# Dataset extract start

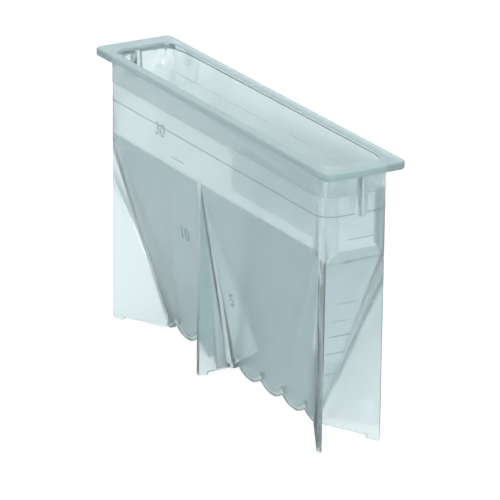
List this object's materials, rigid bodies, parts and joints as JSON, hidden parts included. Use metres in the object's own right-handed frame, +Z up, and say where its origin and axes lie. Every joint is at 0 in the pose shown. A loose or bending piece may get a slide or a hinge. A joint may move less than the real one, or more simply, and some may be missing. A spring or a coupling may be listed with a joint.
{
  "type": "reagent reservoir",
  "caption": "Tall narrow one-piece trough for a multichannel pipette, with a thin rim, leaning walls, a row of round pockets at the foot and upright webs with small feet.",
  "frame": {"origin": "middle of the footprint, on the plane that the feet stand on", "axes": "+X along the row of pockets, +Y across the trough, +Z up out of the opening"},
  "size_m": [0.0972, 0.0188, 0.0617],
  "materials": {
    "polypropylene": "satin"
  },
  "bodies": {
    "root": {"reservoir_body": "polypropylene"}
  },
  "joints": []
}
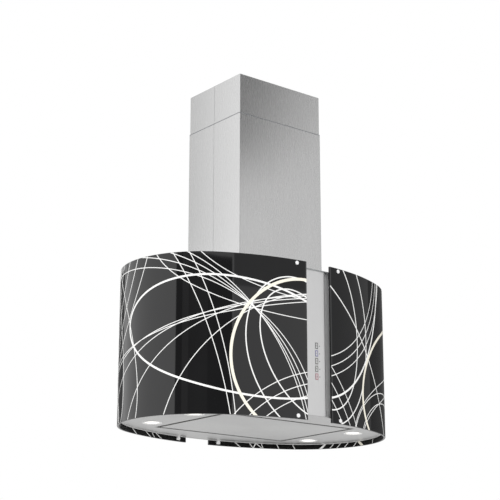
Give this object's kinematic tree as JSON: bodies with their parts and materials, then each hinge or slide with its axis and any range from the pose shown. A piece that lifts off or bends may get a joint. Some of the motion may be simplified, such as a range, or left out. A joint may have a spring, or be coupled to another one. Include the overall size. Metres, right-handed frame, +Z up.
{
  "type": "island range hood",
  "caption": "Island range hood: oval body of two curved black glass panels round a steel tray with perimeter suction, hung from the ceiling by a square telescoping flue.",
  "frame": {"origin": "centre of the top face of the ceiling bracket, which is the centre of its four bolts", "axes": "+Z up towards the ceiling, +X along the long axis of the oval body, -Y towards the control side"},
  "size_m": [0.85, 0.568, 1.029],
  "materials": {
    "brushed_tray": "fine straight grain",
    "brushed_flue": "fine vertical grain",
    "brushed_pillar": "fine vertical grain",
    "galvanised": "dull zinc coat with soft spangle",
    "channel_grey": "satin grey",
    "zinc_steel": "bright zinc plate",
    "black_glass": "gloss, opaque black from behind, with pale printed curves",
    "polished_cap": "polished",
    "key_steel": "satin with a tinted outline",
    "lamp_glass": "frosted, lit",
    "lamp_black": "black anodised",
    "filter_metal": "bright rolled frame",
    "filter_mesh": "layered expanded mesh",
    "black_plastic": "moulded, fine texture",
    "grey_plastic": "moulded, fine texture",
    "fan_wheel": "galvanised strip",
    "motor_metal": "cast and painted",
    "copper_stack": "enamelled winding and laminations",
    "ground_steel": "ground",
    "rubber_black": "moulded rubber",
    "board_green": "solder mask",
    "led_window": "clear light pipe",
    "bolt_black": "black oxide"
  },
  "bodies": {
    "root": {"ceiling_bracket": "galvanised", "upper_uprights": "galvanised", "lower_uprights": "galvanised", "cross_braces": "galvanised", "frame_bolts": "bolt_black", "upper_flue_front": "brushed_flue", "upper_flue_rear": "brushed_flue", "upper_flue_strips": "galvanised", "top_plate": "galvanised", "inner_casing": "galvanised", "tray": "brushed_tray", "hinge_arms": "zinc_steel", "panel_catches": "black_plastic", "filter_rails": "galvanised", "filter_frame_left": "filter_metal", "filter_frame_right": "filter_metal", "filter_meshes": "filter_mesh", "scroll_left": "black_plastic", "scroll_right": "black_plastic", "inlet_rings": "grey_plastic", "motor_bracket": "zinc_steel", "motor_can": "motor_metal", "motor_stator": "copper_stack", "motor_bearings": "ground_steel", "blower_mounts": "rubber_black", "outlet_collar": "black_plastic", "damper_rods": "ground_steel", "control_box": "galvanised", "control_box_lid": "galvanised", "main_board": "board_green", "mains_gland": "black_plastic", "lamp_cans": "lamp_black", "lamp_bezels": "polished_cap", "lamp_lenses": "lamp_glass", "front_pillar": "brushed_pillar", "front_channel": "channel_grey", "keypad_board": "board_green", "led_windows": "led_window", "rear_pillar": "brushed_pillar", "rear_channel": "channel_grey", "left_glass": "black_glass", "right_glass": "black_glass", "glass_caps": "polished_cap", "glass_nuts": "polished_cap"},
    "lower_flue": {"lower_flue_front": "brushed_flue", "lower_flue_rear": "brushed_flue", "lower_flue_strips": "galvanised"},
    "panel": {"suction_panel": "brushed_tray", "hinge_pins": "ground_steel"},
    "latch_left": {"filter_latch_left": "grey_plastic"},
    "latch_right": {"filter_latch_right": "grey_plastic"},
    "fan": {"motor_shaft": "ground_steel", "impeller": "fan_wheel"},
    "flap_front": {"damper_flap_front": "grey_plastic"},
    "flap_rear": {"damper_flap_rear": "grey_plastic"},
    "key_light": {"key_light": "key_steel"},
    "key_fan_down": {"key_fan_down": "key_steel"},
    "key_fan_up": {"key_fan_up": "key_steel"},
    "key_boost": {"key_boost": "key_steel"},
    "key_timer": {"key_timer": "key_steel"}
  },
  "joints": [
    {"name": "flue_slide", "type": "slide", "parent": "root", "child": "lower_flue", "axis": [0, 0, 1], "range_m": [0, 0.1]},
    {"name": "panel_hinge", "type": "hinge", "parent": "root", "child": "panel", "pos_m": [0, 0.149, -1.006], "axis": [1, 0, 0], "range_deg": [0, 80]},
    {"name": "latch_left_slide", "type": "slide", "parent": "root", "child": "latch_left", "axis": [0, 1, 0], "range_m": [0, 0.008], "stiffness_N_per_m": 300},
    {"name": "latch_right_slide", "type": "slide", "parent": "root", "child": "latch_right", "axis": [0, 1, 0], "range_m": [0, 0.008], "stiffness_N_per_m": 300},
    {"name": "fan_spin", "type": "hinge", "parent": "root", "child": "fan", "pos_m": [0, -0.034, -0.759], "axis": [1, 0, 0], "continuous": true},
    {"name": "flap_front_hinge", "type": "hinge", "parent": "root", "child": "flap_front", "pos_m": [0, -0.004, -0.589], "axis": [-1, 0, 0], "range_deg": [0, 80]},
    {"name": "flap_rear_hinge", "type": "hinge", "parent": "root", "child": "flap_rear", "pos_m": [0, 0.004, -0.589], "axis": [1, 0, 0], "range_deg": [0, 80]},
    {"name": "key_light_press", "type": "slide", "parent": "root", "child": "key_light", "axis": [0, 1, 0], "range_m": [0, 0.001], "stiffness_N_per_m": 250},
    {"name": "key_fan_down_press", "type": "slide", "parent": "root", "child": "key_fan_down", "axis": [0, 1, 0], "range_m": [0, 0.001], "stiffness_N_per_m": 250},
    {"name": "key_fan_up_press", "type": "slide", "parent": "root", "child": "key_fan_up", "axis": [0, 1, 0], "range_m": [0, 0.001], "stiffness_N_per_m": 250},
    {"name": "key_boost_press", "type": "slide", "parent": "root", "child": "key_boost", "axis": [0, 1, 0], "range_m": [0, 0.001], "stiffness_N_per_m": 250},
    {"name": "key_timer_press", "type": "slide", "parent": "root", "child": "key_timer", "axis": [0, 1, 0], "range_m": [0, 0.001], "stiffness_N_per_m": 250}
  ]
}
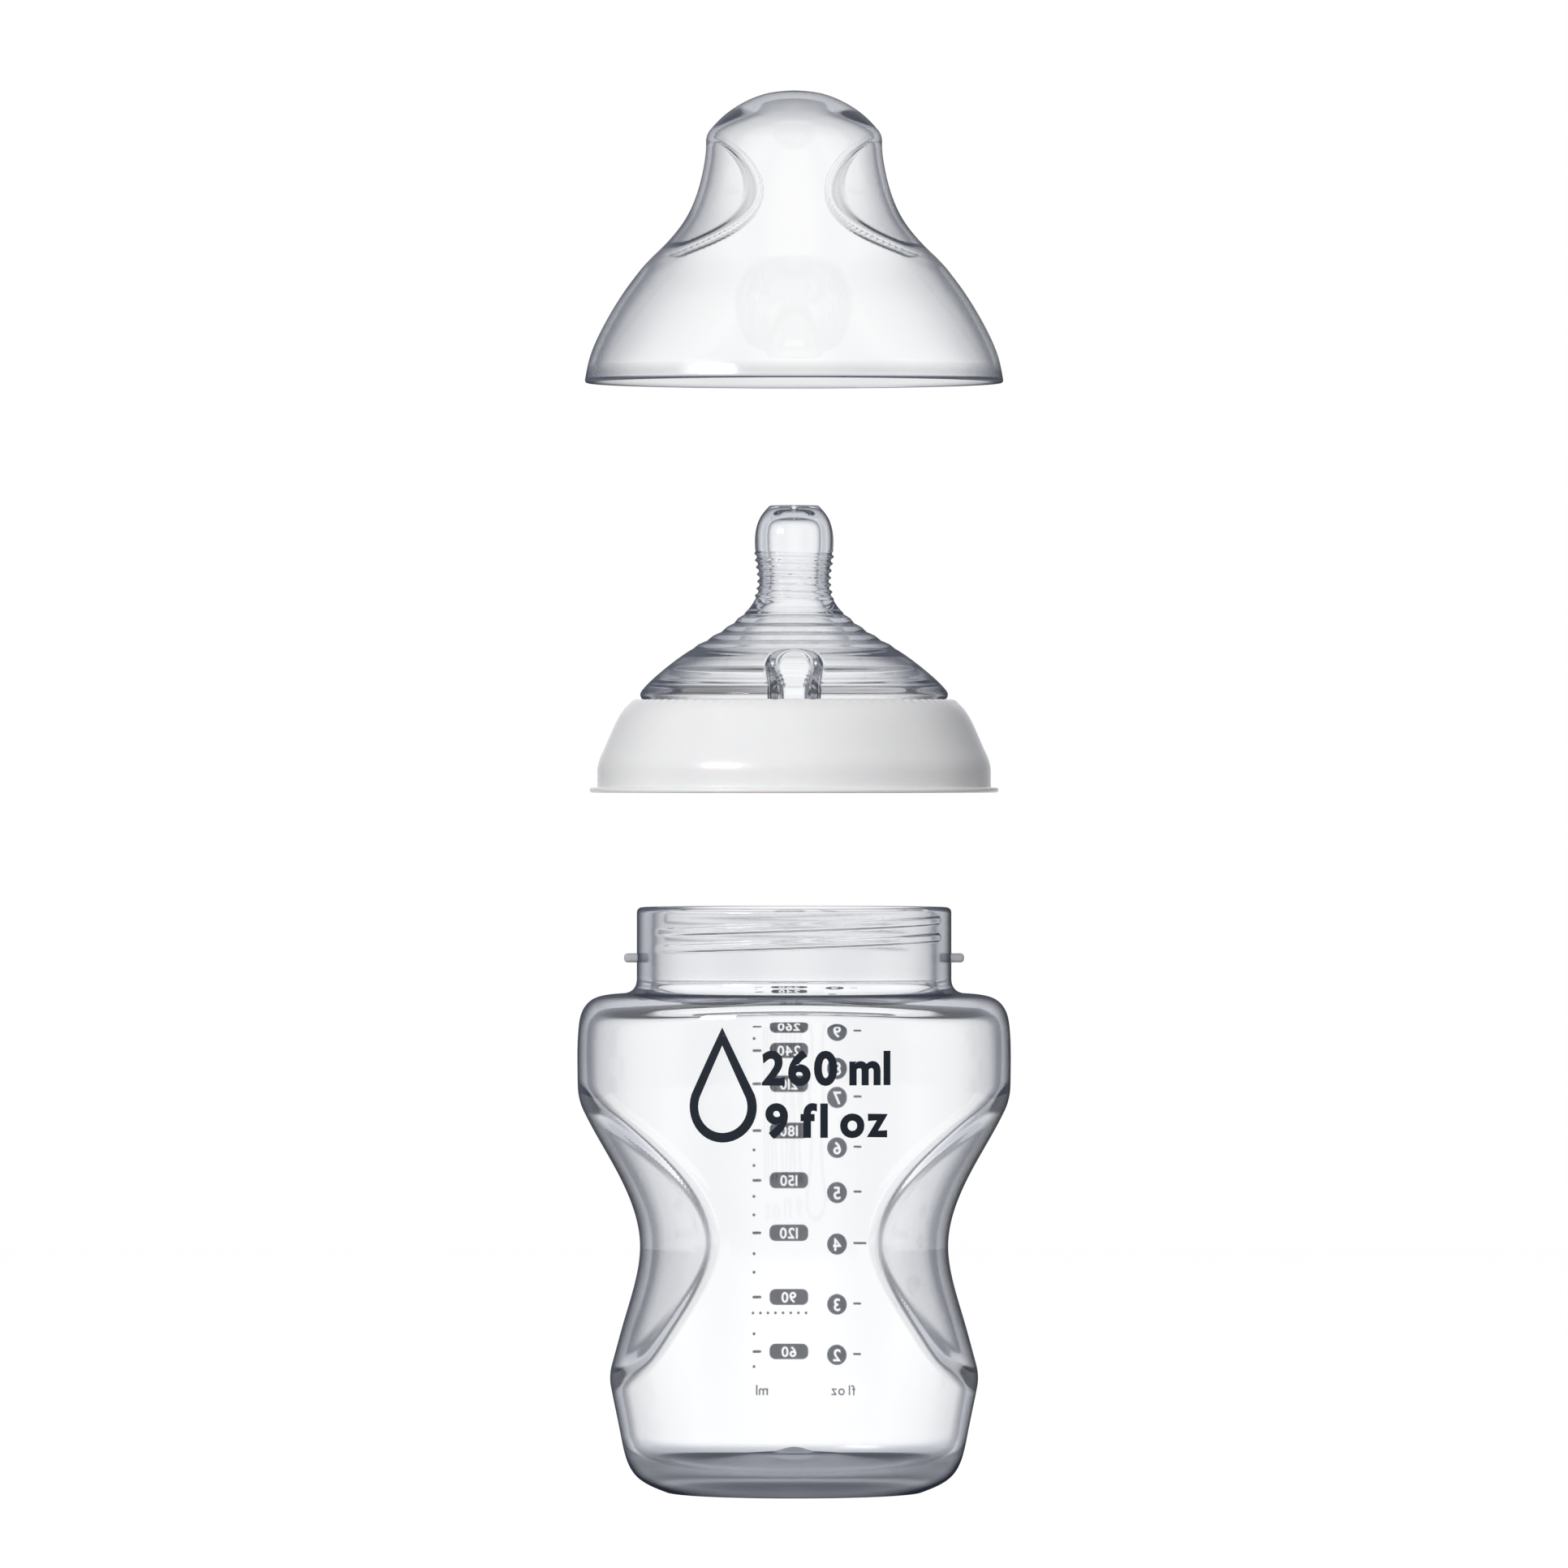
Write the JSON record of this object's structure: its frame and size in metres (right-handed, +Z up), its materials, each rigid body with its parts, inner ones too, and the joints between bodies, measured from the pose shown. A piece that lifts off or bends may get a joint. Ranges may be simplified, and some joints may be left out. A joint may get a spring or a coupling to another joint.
{
  "type": "baby bottle",
  "caption": "Wide-neck feeding bottle with a pinched waist, screw ring, silicone teat with a valve and a clear travel cap.",
  "frame": {"origin": "centre of the bottle's foot, on the surface it stands on", "axes": "+Z up along the bottle's axis; -Y is the front, where the teat's valve is; the finger dents are on +X and -X"},
  "size_m": [0.0778, 0.0778, 0.25],
  "materials": {
    "clear_plastic": "gloss",
    "white_plastic": "satin",
    "clear_silicone": "gloss",
    "print_ink": "matte"
  },
  "bodies": {
    "bottle": {"bottle": "clear_plastic"},
    "teat": {"teat": "clear_silicone"},
    "screw_ring": {"screw_ring": "white_plastic"},
    "cap": {"cap": "clear_plastic"}
  },
  "joints": [
    {"name": "closure_lift", "type": "slide", "parent": "bottle", "child": "teat", "axis": [0, 0, 1], "range_m": [-0.03, 0]},
    {"name": "ring_turn", "type": "hinge", "parent": "teat", "child": "screw_ring", "pos_m": [0, 0, 0], "axis": [0, 0, 1], "range_deg": [-1800, 0]},
    {"name": "cap_lift", "type": "slide", "parent": "screw_ring", "child": "cap", "axis": [0, 0, 1], "range_m": [-0.072, 0]}
  ],
  "couplings": [
    {"joint": "ring_turn", "follows": "closure_lift", "rad_per_m": 1047.2}
  ]
}
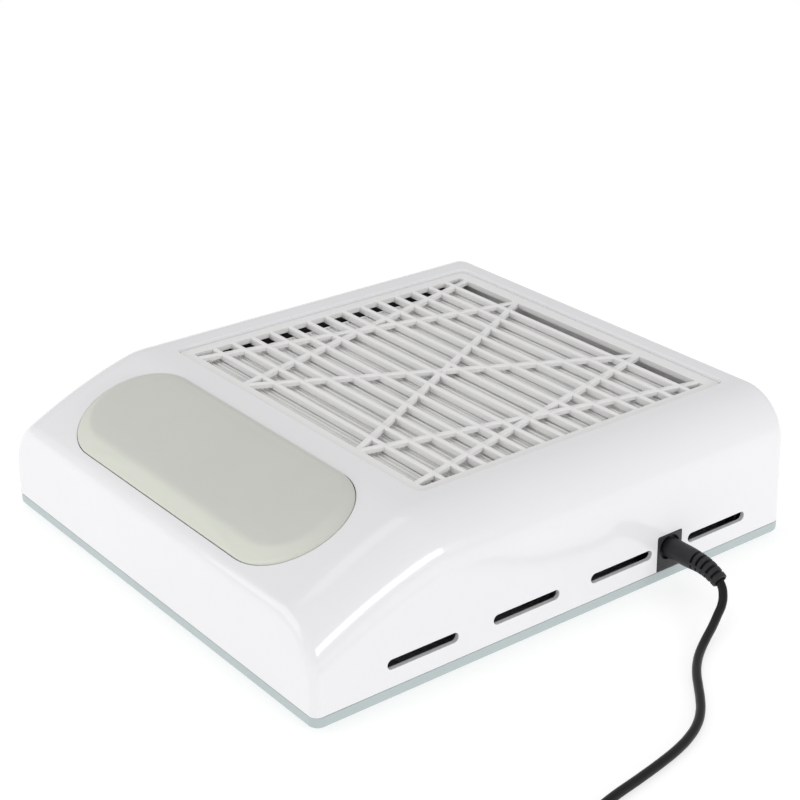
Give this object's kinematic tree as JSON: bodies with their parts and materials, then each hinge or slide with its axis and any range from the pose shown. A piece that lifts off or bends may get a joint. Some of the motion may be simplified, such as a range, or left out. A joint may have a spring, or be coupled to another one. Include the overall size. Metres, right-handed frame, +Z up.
{
  "type": "nail dust collector",
  "caption": "Desktop nail dust collector with a padded hand rest on its sloping front, a slatted lift-out filter cartridge, a centrifugal fan and side outlet slots.",
  "frame": {"origin": "on the table under the middle of the case, at the feet's underside", "axes": "+X to the right of the person whose hand rests on the pad, -Y towards that person, +Z up"},
  "size_m": [0.5461, 0.3226, 0.0794],
  "materials": {
    "tray_teal": "satin pale teal",
    "case_white": "high-gloss injection-moulded white",
    "foot": "matte black",
    "screw": "zinc-plated",
    "pad_backing": "moulded grey",
    "pad": "smooth pale-grey polyurethane skin over foam",
    "grille": "satin warm white",
    "filter_paper": "folded filter paper",
    "filter_frame": "satin warm white",
    "deck": "moulded black",
    "guard": "plated wire",
    "impeller": "moulded grey",
    "motor_steel": "plated pressed steel",
    "shaft": "ground steel",
    "winding": "enamelled copper windings",
    "board": "solder-masked board",
    "terminal": "moulded green",
    "capacitor": "sleeved can",
    "black_plastic": "fine moulded grain",
    "contact": "plated",
    "rocker": "semi-gloss black",
    "wire_red": "insulated wire",
    "wire_black": "insulated wire",
    "plug_metal": "nickel-plated",
    "plug_black": "moulded matte black",
    "cord_black": "smooth black PVC"
  },
  "bodies": {
    "case": {"base_tray": "tray_teal", "top_cover": "case_white", "foot_front_left": "foot", "foot_front_right": "foot", "foot_back_left": "foot", "foot_back_right": "foot", "case_screw_front_left": "screw", "case_screw_front_right": "screw", "case_screw_back_left": "screw", "case_screw_back_right": "screw", "pad_backing": "pad_backing", "hand_rest_pad": "pad", "fan_deck": "deck", "inlet_guard": "guard", "deck_screw_front_left": "screw", "deck_screw_front_right": "screw", "deck_screw_back_left": "screw", "deck_screw_back_right": "screw", "motor_stator": "winding", "motor_bracket": "motor_steel", "bracket_screw_right_back": "screw", "bracket_screw_left_back": "screw", "bracket_screw_left_front": "screw", "bracket_screw_right_front": "screw", "control_board": "board", "board_terminal": "terminal", "board_capacitor": "capacitor", "board_screw_near": "screw", "board_screw_far": "screw", "power_inlet": "black_plastic", "inlet_contact": "contact", "switch_body": "black_plastic", "inlet_wire_plus": "wire_red", "inlet_wire_minus": "wire_black", "motor_wire_plus": "wire_red", "motor_wire_minus": "wire_black", "switch_wire_a": "wire_red", "switch_wire_b": "wire_black"},
    "filter_cartridge": {"filter_grille": "grille", "filter_media": "filter_paper", "filter_tray": "filter_frame"},
    "fan_rotor": {"fan_impeller": "impeller", "motor_can": "motor_steel", "motor_shaft": "shaft"},
    "rocker": {"switch_rocker": "rocker"},
    "power_lead": {"plug_barrel": "plug_metal", "plug_handle": "plug_black", "plug_sleeve": "cord_black", "power_cord": "cord_black", "cord_coil": "cord_black", "adapter_cord": "cord_black", "adapter_sleeve": "cord_black", "adapter_body": "black_plastic", "adapter_pin_a": "contact", "adapter_pin_b": "contact"}
  },
  "joints": [
    {"name": "filter_lift", "type": "slide", "parent": "case", "child": "filter_cartridge", "axis": [0, 0, 1], "range_m": [0, 0.05]},
    {"name": "fan_spin", "type": "hinge", "parent": "case", "child": "fan_rotor", "pos_m": [0, 0.0332, 0.02], "axis": [0, 0, 1], "continuous": true},
    {"name": "switch_rock", "type": "hinge", "parent": "case", "child": "rocker", "pos_m": [-0.1296, 0.0637, 0.024], "axis": [0, 1, 0], "range_deg": [0, 14]},
    {"name": "plug_pull", "type": "slide", "parent": "case", "child": "power_lead", "axis": [1, 0, 0], "range_m": [0, 0.012]}
  ]
}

# Dataset extract end

• Exercise prompt: Copy out every line from the material above in which the word "object" appears.

• Solved problem:
List this object's materials, rigid bodies, parts and joints as JSON, hidden parts included. Use metres in the object's own right-handed frame, +Z up, and say where its origin and axes lie. Every joint is at 0 in the pose shown. A loose or bending piece may get a slide or a hinge. A joint may move less than the real one, or more simply, and some may be missing. A spring or a coupling may be listed with a joint.
Give this object's kinematic tree as JSON: bodies with their parts and materials, then each hinge or slide with its axis and any range from the pose shown. A piece that lifts off or bends may get a joint. Some of the motion may be simplified, such as a range, or left out. A joint may have a spring, or be coupled to another one. Include the overall size. Metres, right-handed frame, +Z up.
Write the JSON record of this object's structure: its frame and size in metres (right-handed, +Z up), its materials, each rigid body with its parts, inner ones too, and the joints between bodies, measured from the pose shown. A piece that lifts off or bends may get a joint. Ranges may be simplified, and some joints may be left out. A joint may get a spring or a coupling to another joint.
Give this object's kinematic tree as JSON: bodies with their parts and materials, then each hinge or slide with its axis and any range from the pose shown. A piece that lifts off or bends may get a joint. Some of the motion may be simplified, such as a range, or left out. A joint may have a spring, or be coupled to another one. Include the overall size. Metres, right-handed frame, +Z up.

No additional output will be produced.